Transcribe only the lines of the listing below from the one holding "in imported if" through the one holding "bpy.data.objects.remove(obj)", inclusive, without any change.

[Begin]

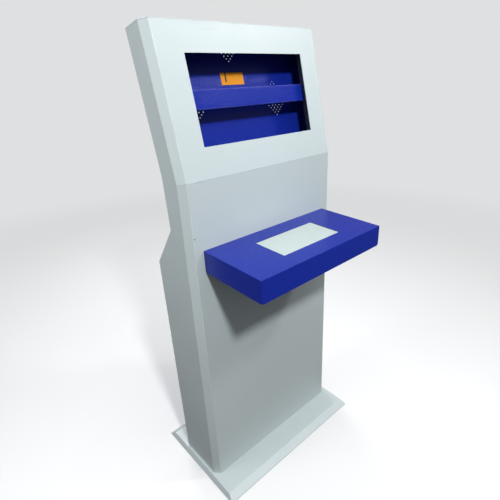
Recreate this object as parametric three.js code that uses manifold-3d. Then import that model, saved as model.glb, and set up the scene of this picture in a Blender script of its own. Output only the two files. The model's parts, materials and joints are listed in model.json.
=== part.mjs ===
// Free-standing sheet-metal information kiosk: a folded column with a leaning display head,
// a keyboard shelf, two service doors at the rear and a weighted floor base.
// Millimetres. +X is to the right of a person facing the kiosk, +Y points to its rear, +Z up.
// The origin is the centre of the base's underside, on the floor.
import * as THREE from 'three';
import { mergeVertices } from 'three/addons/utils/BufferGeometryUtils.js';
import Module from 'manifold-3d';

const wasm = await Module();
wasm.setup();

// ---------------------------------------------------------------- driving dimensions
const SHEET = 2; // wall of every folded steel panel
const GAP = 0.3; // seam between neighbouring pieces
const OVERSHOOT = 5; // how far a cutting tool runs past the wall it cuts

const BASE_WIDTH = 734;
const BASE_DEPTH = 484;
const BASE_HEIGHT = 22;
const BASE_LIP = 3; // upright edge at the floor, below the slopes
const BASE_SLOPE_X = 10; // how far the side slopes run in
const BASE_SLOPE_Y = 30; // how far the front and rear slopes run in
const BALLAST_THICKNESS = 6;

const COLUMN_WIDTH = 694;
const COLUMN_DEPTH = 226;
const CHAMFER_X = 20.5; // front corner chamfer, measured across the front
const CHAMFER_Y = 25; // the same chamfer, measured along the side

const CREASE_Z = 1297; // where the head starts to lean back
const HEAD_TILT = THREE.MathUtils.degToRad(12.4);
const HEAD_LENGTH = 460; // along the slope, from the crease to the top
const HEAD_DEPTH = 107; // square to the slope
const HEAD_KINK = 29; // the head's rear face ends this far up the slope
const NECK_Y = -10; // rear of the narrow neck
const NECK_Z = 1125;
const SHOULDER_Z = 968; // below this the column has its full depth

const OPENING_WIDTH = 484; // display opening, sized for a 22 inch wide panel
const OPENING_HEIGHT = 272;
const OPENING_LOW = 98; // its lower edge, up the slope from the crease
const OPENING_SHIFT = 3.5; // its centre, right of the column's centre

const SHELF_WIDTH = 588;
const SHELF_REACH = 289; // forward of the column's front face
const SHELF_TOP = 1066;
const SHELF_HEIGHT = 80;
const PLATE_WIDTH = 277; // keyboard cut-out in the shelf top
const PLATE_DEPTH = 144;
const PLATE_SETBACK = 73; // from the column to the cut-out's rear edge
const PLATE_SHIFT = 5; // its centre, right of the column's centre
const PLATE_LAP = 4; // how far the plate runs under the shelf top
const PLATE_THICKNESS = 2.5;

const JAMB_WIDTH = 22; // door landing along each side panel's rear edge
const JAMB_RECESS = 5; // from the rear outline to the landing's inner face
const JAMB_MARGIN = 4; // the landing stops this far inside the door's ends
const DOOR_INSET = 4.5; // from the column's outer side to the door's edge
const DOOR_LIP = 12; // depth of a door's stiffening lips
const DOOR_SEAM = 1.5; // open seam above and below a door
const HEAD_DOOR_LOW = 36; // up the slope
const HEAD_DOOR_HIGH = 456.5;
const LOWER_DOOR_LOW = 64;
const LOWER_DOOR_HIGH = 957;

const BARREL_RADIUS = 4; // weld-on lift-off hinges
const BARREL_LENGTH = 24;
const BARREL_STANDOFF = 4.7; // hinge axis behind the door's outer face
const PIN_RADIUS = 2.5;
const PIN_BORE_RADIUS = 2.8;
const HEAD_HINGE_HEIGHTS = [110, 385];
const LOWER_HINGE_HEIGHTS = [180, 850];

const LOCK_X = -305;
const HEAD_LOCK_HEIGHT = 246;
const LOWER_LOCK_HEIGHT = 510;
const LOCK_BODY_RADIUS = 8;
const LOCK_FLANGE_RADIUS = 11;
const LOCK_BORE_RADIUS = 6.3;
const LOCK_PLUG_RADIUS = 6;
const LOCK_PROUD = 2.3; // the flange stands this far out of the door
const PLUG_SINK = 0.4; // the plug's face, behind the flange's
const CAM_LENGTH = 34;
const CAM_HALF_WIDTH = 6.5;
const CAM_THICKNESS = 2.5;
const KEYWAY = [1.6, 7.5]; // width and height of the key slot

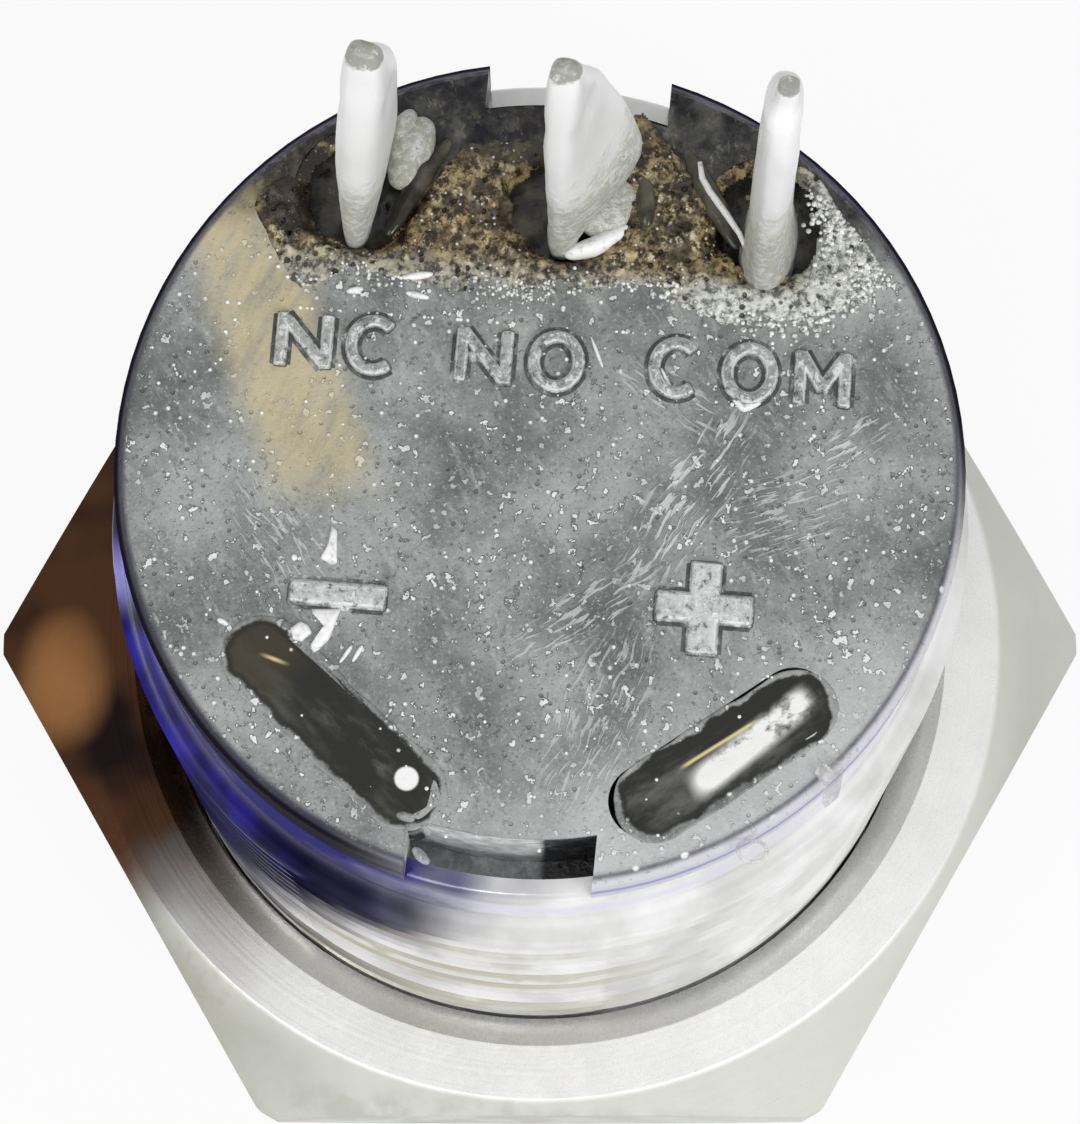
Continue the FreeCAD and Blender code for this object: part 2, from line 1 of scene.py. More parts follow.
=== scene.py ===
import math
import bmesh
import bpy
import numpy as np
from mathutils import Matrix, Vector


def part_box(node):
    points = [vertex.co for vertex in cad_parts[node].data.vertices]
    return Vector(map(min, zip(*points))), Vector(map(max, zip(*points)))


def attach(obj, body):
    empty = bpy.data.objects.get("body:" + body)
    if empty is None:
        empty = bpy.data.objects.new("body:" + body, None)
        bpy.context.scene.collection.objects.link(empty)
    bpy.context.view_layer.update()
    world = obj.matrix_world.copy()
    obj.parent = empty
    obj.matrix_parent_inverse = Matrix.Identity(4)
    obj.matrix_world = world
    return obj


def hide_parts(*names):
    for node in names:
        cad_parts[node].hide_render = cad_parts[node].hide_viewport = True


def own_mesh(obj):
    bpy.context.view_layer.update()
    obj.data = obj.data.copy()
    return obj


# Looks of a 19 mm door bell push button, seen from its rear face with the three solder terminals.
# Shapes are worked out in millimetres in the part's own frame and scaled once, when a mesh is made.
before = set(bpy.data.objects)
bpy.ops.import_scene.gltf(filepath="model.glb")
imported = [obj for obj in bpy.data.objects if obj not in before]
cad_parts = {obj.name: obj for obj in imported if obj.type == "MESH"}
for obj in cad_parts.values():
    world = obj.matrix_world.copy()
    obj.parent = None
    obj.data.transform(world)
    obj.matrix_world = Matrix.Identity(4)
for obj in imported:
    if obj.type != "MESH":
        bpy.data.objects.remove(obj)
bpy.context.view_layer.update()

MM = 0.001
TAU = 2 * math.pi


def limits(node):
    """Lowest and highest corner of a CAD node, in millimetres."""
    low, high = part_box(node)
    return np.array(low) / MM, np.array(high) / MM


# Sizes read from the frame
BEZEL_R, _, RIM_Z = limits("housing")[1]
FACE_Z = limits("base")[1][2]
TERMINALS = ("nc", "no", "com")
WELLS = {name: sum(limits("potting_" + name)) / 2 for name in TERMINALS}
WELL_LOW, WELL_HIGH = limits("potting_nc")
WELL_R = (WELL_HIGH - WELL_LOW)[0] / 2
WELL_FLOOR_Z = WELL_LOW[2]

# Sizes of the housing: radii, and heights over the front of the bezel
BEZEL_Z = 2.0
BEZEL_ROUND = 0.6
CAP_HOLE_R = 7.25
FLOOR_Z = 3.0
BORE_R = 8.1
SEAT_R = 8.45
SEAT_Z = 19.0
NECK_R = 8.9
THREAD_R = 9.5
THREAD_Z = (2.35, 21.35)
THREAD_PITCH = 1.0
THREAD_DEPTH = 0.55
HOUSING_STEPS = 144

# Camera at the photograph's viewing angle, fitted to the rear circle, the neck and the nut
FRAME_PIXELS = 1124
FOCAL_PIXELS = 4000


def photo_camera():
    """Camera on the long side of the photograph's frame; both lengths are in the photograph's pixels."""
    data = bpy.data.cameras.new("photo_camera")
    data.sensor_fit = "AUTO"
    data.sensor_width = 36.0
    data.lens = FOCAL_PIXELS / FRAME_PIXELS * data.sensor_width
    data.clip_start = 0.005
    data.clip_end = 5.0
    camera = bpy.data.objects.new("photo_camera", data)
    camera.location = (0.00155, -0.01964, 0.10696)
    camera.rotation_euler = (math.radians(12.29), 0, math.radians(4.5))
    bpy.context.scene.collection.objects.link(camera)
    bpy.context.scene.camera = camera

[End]

> [Exercise solution]:
cad_parts = {obj.name: obj for obj in imported if obj.type == "MESH"}
for obj in cad_parts.values():
    world = obj.matrix_world.copy()
    obj.parent = None
    obj.data.transform(world)
    obj.matrix_world = Matrix.Identity(4)
for obj in imported:
    if obj.type != "MESH":
        bpy.data.objects.remove(obj)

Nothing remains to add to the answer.